Ultimately, what is most admirable about the play is that it does not provide obvious answers to the questions it raises. Writing a two-character work provides Margulies the opportunity to flesh out realistically complex personalities, and the dilemma that results from the course of their relationship has no easy solution. The play asks, who has the right to turn a person's life into fiction? Is Lisa's novel about Ruth's life an act of love or a "theft" of stories which she has no right to appropriate? The answers to these questions are further complicated by statements which Ruth makes early in the play about having a "need" to write certain stories, no matter whom they hurt.
Many of these issues come fully to light only in the play's well-developed final scene, which ends on a surprising, thought-provoking note. Margulies is careful to spend most of the play's duration developing an intimate, caring relationship between Ruth and Lisa, showing that two writers can interact positively, at least for a while. Because Ruth and Lisa seem to complement each other so well throughout most of the play, the emotional explosion in the end carries a great deal of power. Both characters are appealing in their own way, so the audience is confronted with a difficult challenge: whose side should be taken in this conflict of words?
None of these complexities would come across quite so eloquently without the accomplished performances of Deborah Kipp and Felicity Jones. Kipp, as Ruth, puts forth the perfect amount of droll wit in her early scenes to command respect, laughter and attention--she's casually captivating. In the second act, this bravado gradually transforms into insecurity about her position as a writer--an important change which Kipp portrays very sympathetically.
An even greater range of emotion is required from Jones as Lisa. Even though Lisa is already in her twenties when she first meets Ruth, she is still "growing up" throughout the play, both as a writer and an individual. Each scene requires her to be different person, a challenge which Jones handles gracefully. Her transition from a fawning grad-student with a teddy-bear backpack to an accomplished writer giving a speech at the 92nd St. Y is both striking and fluid. Jones' performance adeptly displays the conflict between Lisa's love for her mentor and her need to establish her own life as a writer.
Impressively, the play retains its stylish, literary sense of humor even in its intense last scene. "Life's too short for the New Yorker," Ruth quips truthfully to before an outburst of anger. Ruth and Lisa's jokes, like their writing, are at the root of their intimate relationship.

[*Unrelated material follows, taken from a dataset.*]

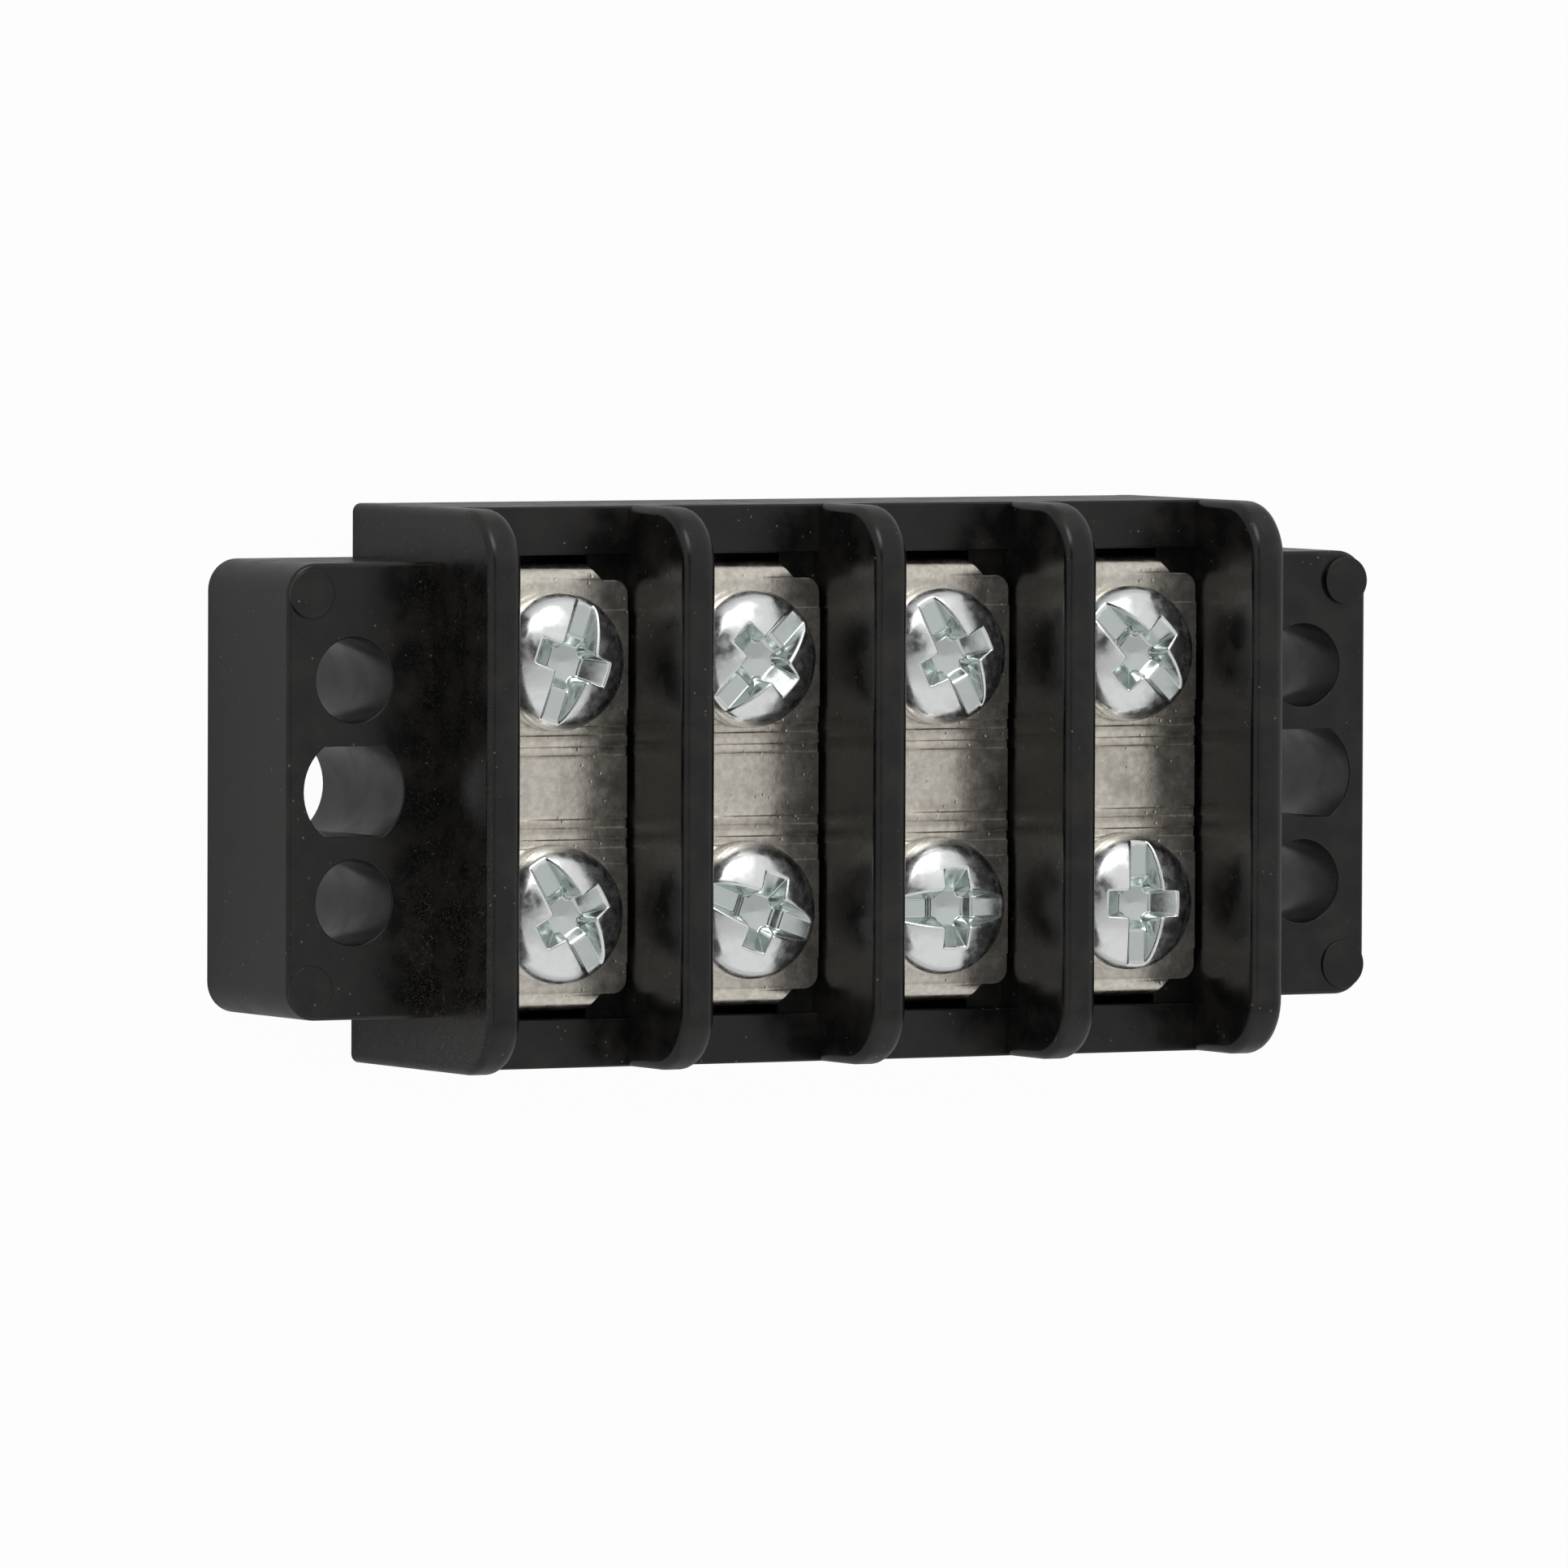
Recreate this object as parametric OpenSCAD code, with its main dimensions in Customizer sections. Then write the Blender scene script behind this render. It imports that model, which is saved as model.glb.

Ultimately what comes between Ruth and Lisa is a territorial conflict, but the material at stake--personal stories--is invisible. Though Margulies doesn't force the play into a statement of right and wrong, he does communicate the preciousness of stories. Lisa has followed the perennial piece of advice to "write what you know," but Ruth thinks that Lisa has taken this too literally by exploiting the story of her past. Although the rift in their relationship can be contemplated as an ethical dilemma, Margulies makes a stronger argument for the inevitability of literary inheritance. In the end, the play is less about moral principles than about the power of the written word--to bring people together, to unearth hidden stories, and, sometimes, to divide.